Гермон пожал плечами и тоном скорее сожаления, нежели порицания, сказал:

— Если тебе нравится эта масса трупов, то продолжай твои убийства; ты можешь даже сохранять свои стрелы и ловить руками кишащую здесь дичь. Будь твои жертвы людьми, кто знает, быть может, они были бы тебе очень благодарны, ибо что такое жизнь?

— Для этих-то жизнь есть все, — заговорил Мертилос, которого Дафна взглядом как бы просила прийти на помощь, и, обращаясь к ней, он продолжал: — Ты знаешь, как охотно я везде и всюду беру твою сторону, в данном же случае не могу этого сделать. Посмотри только сюда, твоя стрела раздробила этому морскому орлу крыло; он только что очнулся. Что за прекрасная птица, как блестит его глаз, полный злобы и жажды мести! Как протягивает он в своей бессильной злости к нам голову и… отойдя назад, с какой силой воли, несмотря на боль в простреленном крыле, расправляет он другое и подымает свою тяжелую лапу с сильными когтями! Красиво сверкает и переливается его оперение там, где оно ложится гладью, и как грозно оно раздулось на его шее! А те, другие, тут же подле него!
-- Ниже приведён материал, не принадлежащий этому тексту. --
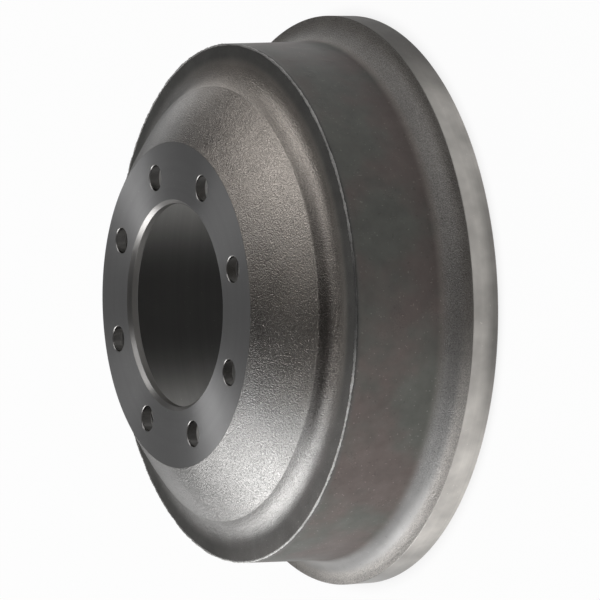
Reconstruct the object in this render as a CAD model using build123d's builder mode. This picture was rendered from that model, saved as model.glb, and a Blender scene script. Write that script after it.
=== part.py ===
"""Brake drum for an eight-stud axle: one grey-iron casting, machined where it mates.

Frame: the drum stands on its open rim. The machined rim face is the plane z = 0, the axis of
rotation is +Z, and the hub face, which the road wheel bolts against, is the top plane.
All lengths are in millimetres and all angles in degrees.
"""

import os
from math import atan2, cos, degrees, dist, radians, sin, tan

from build123d import *

drum_height = 127.0  # rim face to hub face

# Braking surface, bored inside the cast barrel
braking_diameter = 304.8
mouth_chamfer = 2.0
relief_depth = 0.8  # run-out groove at the inner end of the surface
relief_width = 2.5

# Barrel: the cast wall round the braking surface
barrel_wall = 10.3  # at the shoulder's edge
barrel_draft = 1.5  # the pattern's taper, wider towards the open rim

# Rim flange, turned round its outside
flange_height = 17.7  # how far it stands out from the barrel
flange_width = 18.0  # rim face to the front edge of the turned band
flange_face_slope = 25.0  # cast front of the flange, off square
flange_fillet = 28.0  # cast hollow between the barrel and the flange
rim_edge_chamfer = 1.2

# Shoulder: the nearly flat ring between the barrel and the dish
shoulder_width = 26.6  # barrel to the dish's lip
shoulder_depth = 38.5  # hub face to the shoulder's outer edge
shoulder_slope = 5.0
shoulder_edge_chamfer = 1.4  # where the mould's parting line is ground off
step_slope = 62.0  # the step from the lip down to the shoulder
step_fillet = 19.0
web_wall = 8.5  # shoulder's edge to the inner corner below it

# Dish: the conical wall from the lip up to the hub face
dish_depth = 27.0  # hub face to the lip
dish_wall = 8.5

# Hub: the flat plate between the road wheel and the axle's own hub
hub_face_diameter = 203.2
hub_plate_thickness = 7.0
pilot_bore_diameter = 127.0
pilot_front_chamfer = 2.3
pilot_rear_chamfer = 0.9

# Wheel studs, midway between the pilot bore and the edge of the hub face
stud_circle_diameter = (hub_face_diameter + pilot_bore_diameter) / 2
stud_count = 8
stud_hole_diameter = 16.3
stud_hole_chamfer = 0.4


def along(point, angle, distance):
    """The point at a distance from another, in a direction given by its angle from radial."""
    return (point[0] + distance * cos(radians(angle)), point[1] + distance * sin(radians(angle)))


def meeting(point_a, angle_a, point_b, angle_b):
    """Where the line through one point, at an angle, meets the line through another."""
    across, up = point_b[0] - point_a[0], point_b[1] - point_a[1]
    reach = across * sin(radians(angle_b)) - up * cos(radians(angle_b))
    return along(point_a, angle_a, reach / sin(radians(angle_b - angle_a)))


def bearing(start, end):
    """The direction from one point to another, as an angle from radial."""
    return degrees(atan2(end[1] - start[1], end[0] - start[0]))


def fillet_room(before, corner, after):
    """The largest fillet that the two faces beside a corner leave room for."""
    turn = abs(bearing(before, corner) - bearing(corner, after))
    return 0.95 * min(dist(before, corner), dist(corner, after)) / tan(radians(turn) / 2)


# Corners of the section, as (radius, height), from the hub face outwards and down to the rim
braking_radius = braking_diameter / 2
barrel_radius = braking_radius + barrel_wall
flange_radius = barrel_radius + flange_height
pilot_radius = pilot_bore_diameter / 2

hub_edge = (hub_face_diameter / 2, drum_height)
lip = (barrel_radius - shoulder_width, drum_height - dish_depth)
shoulder_edge = (barrel_radius, drum_height - shoulder_depth)
step_foot = meeting(lip, -step_slope, shoulder_edge, -shoulder_slope)
flange_edge = (flange_radius, flange_width)
barrel_foot = meeting(shoulder_edge, barrel_draft - 90, flange_edge, -flange_face_slope)

# Corners of the hollow side, from the mouth up to the rear of the hub plate
relief_radius = braking_radius + relief_depth
web_corner = (relief_radius, shoulder_edge[1] - web_wall)
relief_foot = (relief_radius, web_corner[1] - relief_width)
dish_angle = bearing(hub_edge, lip)
dish_inner = along(lip, dish_angle - 90, dish_wall)
plate_rear = drum_height - hub_plate_thickness
plate_corner = meeting(dish_inner, dish_angle, (0, plate_rear), 0)

# Each rounded corner of the casting, with the radius wanted there and its two neighbours
rounded_corners = [
    (lip, step_foot, shoulder_edge, step_fillet),
    (shoulder_edge, barrel_foot, flange_edge, flange_fillet),
]

with BuildPart() as brake_drum:
    # Half section, turned round the axis
    with BuildSketch(Plane.XZ) as section:
        with BuildLine():
            Polyline(
                hub_edge,
                lip,
                step_foot,
                shoulder_edge,
                barrel_foot,
                flange_edge,
                (flange_radius, rim_edge_chamfer),
                (flange_radius - rim_edge_chamfer, 0),
                (braking_radius + mouth_chamfer, 0),
                (braking_radius, mouth_chamfer),
                (braking_radius, relief_foot[1]),
                relief_foot,
                web_corner,
                dish_inner,
                plate_corner,
                (pilot_radius + pilot_rear_chamfer, plate_rear),
                (pilot_radius, plate_rear + pilot_rear_chamfer),
                (pilot_radius, drum_height - pilot_front_chamfer),
                (pilot_radius + pilot_front_chamfer, drum_height),
                hub_edge,
            )
        make_face()
        for before, corner, after, wanted in rounded_corners:
            radius = min(wanted, fillet_room(before, corner, after))
            fillet(section.vertices().sort_by_distance(corner)[0], radius)
        chamfer(section.vertices().sort_by_distance(shoulder_edge)[0], shoulder_edge_chamfer)
    revolve(axis=Axis.Z)

    # Stud holes through the hub plate, their edges broken on both sides
    with Locations((0, 0, drum_height)):
        with PolarLocations(stud_circle_diameter / 2, stud_count):
            Hole(stud_hole_diameter / 2, depth=hub_plate_thickness)
    hole_edges = brake_drum.edges().filter_by(
        lambda edge: edge.geom_type == GeomType.CIRCLE and abs(edge.radius - stud_hole_diameter / 2) < 1e-6
    )
    chamfer(hole_edges, stud_hole_chamfer)

brake_drum.part.label = "brake_drum"

os.makedirs("parts", exist_ok=True)
export_step(brake_drum.part, "parts/brake_drum.step")
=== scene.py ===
# %% [markdown]
# # A brake drum
# The drum is one casting of grey iron. A wheel bolts against its flat hub face, and two brake
# shoes press on the inside of its barrel. The foundry leaves a grainy or a mottled skin, and a
# lathe cleans only what has to mate: the hub face, the pilot bore, the stud holes, the rim and
# the braking surface inside. This lesson draws the section of that casting, spins it round the
# axle's axis, cuts the holes, and then gives each kind of surface its own finish.
#
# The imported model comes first, because it says where everything is.

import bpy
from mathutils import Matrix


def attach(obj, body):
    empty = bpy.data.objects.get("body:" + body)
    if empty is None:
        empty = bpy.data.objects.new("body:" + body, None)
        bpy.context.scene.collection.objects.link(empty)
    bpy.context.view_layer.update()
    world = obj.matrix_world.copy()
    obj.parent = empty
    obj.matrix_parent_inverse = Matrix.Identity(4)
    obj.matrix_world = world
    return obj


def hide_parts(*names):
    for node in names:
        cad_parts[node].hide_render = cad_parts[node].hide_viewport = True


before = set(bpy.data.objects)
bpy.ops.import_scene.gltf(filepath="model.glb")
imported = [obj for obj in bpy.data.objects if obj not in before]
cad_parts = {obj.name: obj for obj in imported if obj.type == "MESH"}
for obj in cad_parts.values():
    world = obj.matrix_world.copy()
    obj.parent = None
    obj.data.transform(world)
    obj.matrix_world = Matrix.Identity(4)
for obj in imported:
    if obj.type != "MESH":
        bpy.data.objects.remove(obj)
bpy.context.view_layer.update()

# %% [markdown]
# ## The camera
# The drum is seen from a little above its hub face and turned on its side, so that its axis lies
# across the picture. A long lens keeps the hub and the rim at nearly the same scale. The camera
# could be aimed with a Track To constraint, but that gives no say over the roll, so its three axes
# are worked out from the line of sight and the direction that is up in the picture.

# %% Camera
import math

import bpy
from mathutils import Matrix, Vector

MM = 0.001
MERGE = 0.00001  # points closer than this, in metres, are one point

sight = Vector((-0.447208, 0.755439, -0.478871)).normalized()
picture_up = Vector((0.867509, 0.496711, -0.026566))
picture_right = sight.cross(picture_up).normalized()
picture_up = picture_right.cross(sight).normalized()
camera_axes = Matrix((picture_right, picture_up, -sight)).transposed()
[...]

В безжизненную, никуда негодную массу превратили мы их, а давно ли они ударами своих могучих крыльев прорезали воздух и громким радостным криком возвещали птенцам в гнездах о своем возвращении с кормом? Наслаждением для глаз была каждая из них, пока наша стрела не настигла ее, а теперь? Если Гермон с его сострадательным сердцем осуждает такую охоту, он вполне прав. Она отнимает у свободных невинных существ то, что у них есть самого лучшего, их жизнь, а нас лишает приятного, красивого зрелища. В общем, я считаю, что жизнь птицы не стоит многого, но я, как и ты, ставлю красоту выше всего. Что была бы наша жизнь, не будь ее? И где бы и в чем бы ни проявлялась красота, уничтожать ее, по-моему, безбожно.

Тут молодого художника прервал припадок кашля, который, как и влажный блеск его голубых глаз, указывал на болезнь легких. Дафна, кивнув утвердительно обоим скульпторам, отдала приказание домоправителю Грассу убрать с глаз долой убитых птиц.

— Быть может, — заметил вифиниянин, — госпожа дозволит отрезать у пеликанов часть их крепкого клюва, а у фламинго и хищных птиц их маховые перья и по возвращении домой показать их господину нашему как трофеи охоты?

— Трофеи, — повторила Дафна презрительно. — Ты, Гермон, лучше меня, лучше нас всех, и я сознаюсь, что ты прав. Где дичь летит в таком количестве навстречу твоим стрелам, там охота становится убийством, и при таких легко достигаемых успехах теряется удовольствие, которое охота могла бы доставить. Назначенная после заката солнца вечерняя охота отменяется, Грасс. Заведующий охотой, вместе с егерями и собаками, может сегодня же отправляться на грузовых судах домой. Я не буду больше здесь охотиться. Одних хищных птиц можно и должно было бы здесь уничтожать.